# WRITTEN REQUEST:
Take the listing and print it in full, exactly as given.

# DATASET SECTION:
────────────────────────────────────────

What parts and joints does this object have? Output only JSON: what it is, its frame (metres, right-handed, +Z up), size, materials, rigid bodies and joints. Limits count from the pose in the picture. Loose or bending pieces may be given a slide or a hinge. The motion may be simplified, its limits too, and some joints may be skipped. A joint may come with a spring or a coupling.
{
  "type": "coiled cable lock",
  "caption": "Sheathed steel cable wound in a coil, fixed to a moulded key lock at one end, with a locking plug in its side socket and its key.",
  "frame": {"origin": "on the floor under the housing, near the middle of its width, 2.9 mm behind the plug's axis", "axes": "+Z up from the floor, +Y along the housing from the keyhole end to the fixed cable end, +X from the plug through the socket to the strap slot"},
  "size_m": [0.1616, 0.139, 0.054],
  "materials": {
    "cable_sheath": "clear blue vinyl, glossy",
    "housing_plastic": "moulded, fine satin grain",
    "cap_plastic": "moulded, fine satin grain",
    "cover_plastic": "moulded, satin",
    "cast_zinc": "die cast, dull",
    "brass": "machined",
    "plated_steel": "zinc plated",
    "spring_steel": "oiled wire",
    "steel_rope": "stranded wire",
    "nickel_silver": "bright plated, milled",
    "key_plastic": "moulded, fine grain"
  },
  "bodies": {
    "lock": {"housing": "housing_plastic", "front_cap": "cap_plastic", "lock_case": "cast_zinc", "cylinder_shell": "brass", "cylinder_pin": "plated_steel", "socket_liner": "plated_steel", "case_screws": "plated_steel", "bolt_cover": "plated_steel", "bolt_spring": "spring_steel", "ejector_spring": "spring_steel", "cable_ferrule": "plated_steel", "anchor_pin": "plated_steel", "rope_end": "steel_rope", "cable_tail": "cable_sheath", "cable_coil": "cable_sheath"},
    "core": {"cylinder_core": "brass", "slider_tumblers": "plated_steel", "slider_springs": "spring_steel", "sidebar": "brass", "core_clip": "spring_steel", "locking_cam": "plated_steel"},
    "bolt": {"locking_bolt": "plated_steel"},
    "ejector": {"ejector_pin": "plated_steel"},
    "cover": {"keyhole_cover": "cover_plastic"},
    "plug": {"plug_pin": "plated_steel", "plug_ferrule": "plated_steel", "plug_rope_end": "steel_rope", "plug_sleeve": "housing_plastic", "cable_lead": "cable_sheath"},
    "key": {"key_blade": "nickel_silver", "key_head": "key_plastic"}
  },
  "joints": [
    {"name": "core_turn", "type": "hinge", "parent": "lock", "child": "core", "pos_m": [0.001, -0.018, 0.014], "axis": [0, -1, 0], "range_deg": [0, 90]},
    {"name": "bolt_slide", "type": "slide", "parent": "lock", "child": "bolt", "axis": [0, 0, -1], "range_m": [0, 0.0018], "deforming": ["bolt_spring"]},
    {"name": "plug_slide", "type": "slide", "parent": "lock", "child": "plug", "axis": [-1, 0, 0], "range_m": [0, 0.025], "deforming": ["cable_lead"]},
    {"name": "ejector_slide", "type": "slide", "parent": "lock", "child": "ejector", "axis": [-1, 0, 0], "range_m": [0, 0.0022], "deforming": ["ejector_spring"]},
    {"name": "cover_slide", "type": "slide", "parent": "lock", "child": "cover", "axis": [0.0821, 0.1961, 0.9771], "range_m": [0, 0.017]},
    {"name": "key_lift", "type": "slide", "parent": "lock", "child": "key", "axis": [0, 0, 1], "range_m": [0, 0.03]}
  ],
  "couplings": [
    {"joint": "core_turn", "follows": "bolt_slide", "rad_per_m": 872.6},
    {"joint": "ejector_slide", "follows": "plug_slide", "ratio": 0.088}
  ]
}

────────────────────────────────────────

# SOLUTION TO THIS TASK:
What parts and joints does this object have? Output only JSON: what it is, its frame (metres, right-handed, +Z up), size, materials, rigid bodies and joints. Limits count from the pose in the picture. Loose or bending pieces may be given a slide or a hinge. The motion may be simplified, its limits too, and some joints may be skipped. A joint may come with a spring or a coupling.
{
  "type": "coiled cable lock",
  "caption": "Sheathed steel cable wound in a coil, fixed to a moulded key lock at one end, with a locking plug in its side socket and its key.",
  "frame": {"origin": "on the floor under the housing, near the middle of its width, 2.9 mm behind the plug's axis", "axes": "+Z up from the floor, +Y along the housing from the keyhole end to the fixed cable end, +X from the plug through the socket to the strap slot"},
  "size_m": [0.1616, 0.139, 0.054],
  "materials": {
    "cable_sheath": "clear blue vinyl, glossy",
    "housing_plastic": "moulded, fine satin grain",
    "cap_plastic": "moulded, fine satin grain",
    "cover_plastic": "moulded, satin",
    "cast_zinc": "die cast, dull",
    "brass": "machined",
    "plated_steel": "zinc plated",
    "spring_steel": "oiled wire",
    "steel_rope": "stranded wire",
    "nickel_silver": "bright plated, milled",
    "key_plastic": "moulded, fine grain"
  },
  "bodies": {
    "lock": {"housing": "housing_plastic", "front_cap": "cap_plastic", "lock_case": "cast_zinc", "cylinder_shell": "brass", "cylinder_pin": "plated_steel", "socket_liner": "plated_steel", "case_screws": "plated_steel", "bolt_cover": "plated_steel", "bolt_spring": "spring_steel", "ejector_spring": "spring_steel", "cable_ferrule": "plated_steel", "anchor_pin": "plated_steel", "rope_end": "steel_rope", "cable_tail": "cable_sheath", "cable_coil": "cable_sheath"},
    "core": {"cylinder_core": "brass", "slider_tumblers": "plated_steel", "slider_springs": "spring_steel", "sidebar": "brass", "core_clip": "spring_steel", "locking_cam": "plated_steel"},
    "bolt": {"locking_bolt": "plated_steel"},
    "ejector": {"ejector_pin": "plated_steel"},
    "cover": {"keyhole_cover": "cover_plastic"},
    "plug": {"plug_pin": "plated_steel", "plug_ferrule": "plated_steel", "plug_rope_end": "steel_rope", "plug_sleeve": "housing_plastic", "cable_lead": "cable_sheath"},
    "key": {"key_blade": "nickel_silver", "key_head": "key_plastic"}
  },
  "joints": [
    {"name": "core_turn", "type": "hinge", "parent": "lock", "child": "core", "pos_m": [0.001, -0.018, 0.014], "axis": [0, -1, 0], "range_deg": [0, 90]},
    {"name": "bolt_slide", "type": "slide", "parent": "lock", "child": "bolt", "axis": [0, 0, -1], "range_m": [0, 0.0018], "deforming": ["bolt_spring"]},
    {"name": "plug_slide", "type": "slide", "parent": "lock", "child": "plug", "axis": [-1, 0, 0], "range_m": [0, 0.025], "deforming": ["cable_lead"]},
    {"name": "ejector_slide", "type": "slide", "parent": "lock", "child": "ejector", "axis": [-1, 0, 0], "range_m": [0, 0.0022], "deforming": ["ejector_spring"]},
    {"name": "cover_slide", "type": "slide", "parent": "lock", "child": "cover", "axis": [0.0821, 0.1961, 0.9771], "range_m": [0, 0.017]},
    {"name": "key_lift", "type": "slide", "parent": "lock", "child": "key", "axis": [0, 0, 1], "range_m": [0, 0.03]}
  ],
  "couplings": [
    {"joint": "core_turn", "follows": "bolt_slide", "rad_per_m": 872.6},
    {"joint": "ejector_slide", "follows": "plug_slide", "ratio": 0.088}
  ]
}